A ball grid array (BGA) is a known example of a semiconductor package bonded to a printed circuit board. The BGA is bonded to a printed circuit board by means of the solder bumps.
As electric power is supplied into the semiconductor package and to the printed circuit board as a result of power-on operation and the electric power is interrupted as a result of subsequent power-off operation, the semiconductor package and the printed circuit board are subjected to cyclical temperature changes. Such temperature changes result in development of stress within the solder bumps owing to plastic strain therein. The degree of plastic strain increases with the number of power-on/off operations of an electronic circuit which includes the semiconductor package and the printed circuit board. The plastic strain occurs each time the electronic circuit is powered on or off. When the plastic strain reaches a limit value, the solder bumps break, making it impossible for the electronic circuit to operate normally.
Also, as the number of input/output terminals of semiconductor packages has increased owing to improved performance of electronic equipment in recent years, there is a tendency today for semiconductor packages to be of increased size. The larger the size of the semiconductor package, the more considerable the difference between the thermal expansion coefficients of the semiconductor package and the printed circuit board constructed of different kinds of materials, and the larger the plastic strain in the solder bumps. Accordingly, an increase in the size of the semiconductor package results in a reduction in the number of power-on/off operations at which breakage of the solder bumps occurs, and in a reduction in the number of years of service life of the electronic equipment employing the aforementioned type of electronic circuit. While such a problem is particularly noticeable in BGA-type semiconductor packages, the problem can occur in all electronic circuits including a semiconductor package and a printed circuit board bonded by solder bumps.

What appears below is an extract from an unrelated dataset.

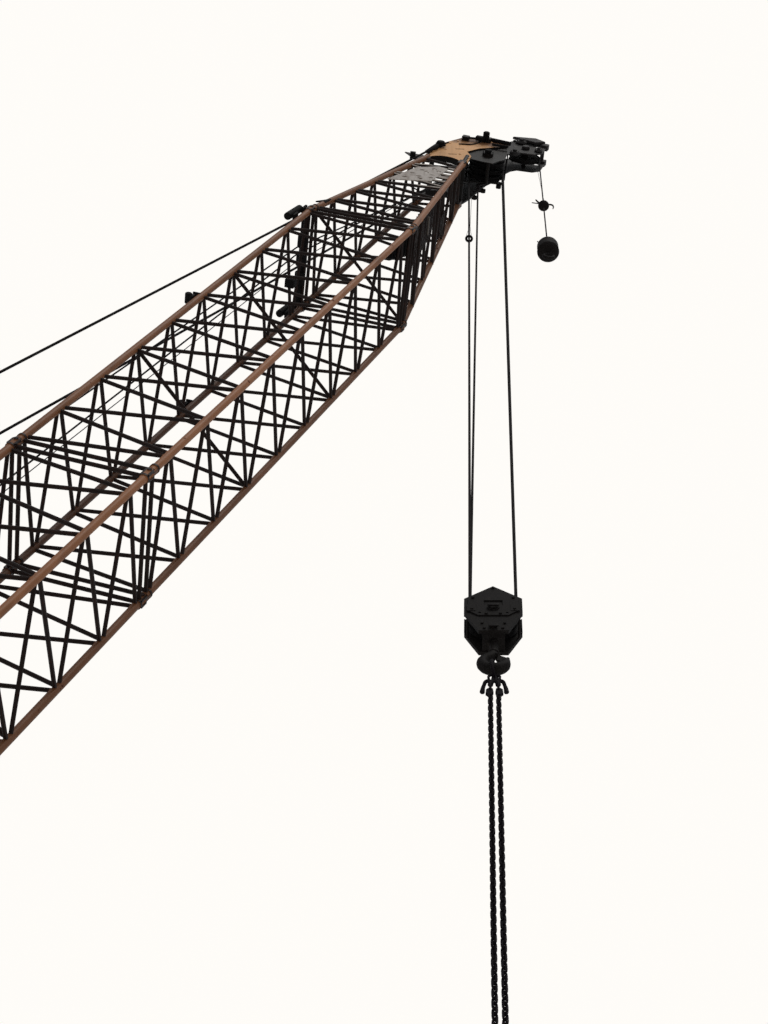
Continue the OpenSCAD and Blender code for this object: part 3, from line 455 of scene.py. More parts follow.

A method of preventing the aforementioned plastic strain problem is to keep electronic equipment operating at all times without powering off (and on) the equipment. Another technique for preventing a rapid change in the temperature of an electronic circuit is to preheat the electronic circuit before power-on.
However, operating the electronic equipment ceaselessly to prevent the plastic strain as in the aforementioned method continuously supplies electric power to the equipment. Furthermore, if the electronic equipment is a server apparatus used as an information processing apparatus in which plastic strain is to be avoided, for example, there arises a problem that running a fan for dissipating heat produced by the operating apparatus and an air conditioner for keeping a room where the server apparatus is located at a desired room temperature, thereby consuming additional electric power. Also, although it is possible to prevent rapid changes in the temperature of the electronic circuit by the aforementioned preheating approach, plastic strain in the solder bumps may occur because this approach is not intended to decrease a temperature difference caused by power-on/off operations.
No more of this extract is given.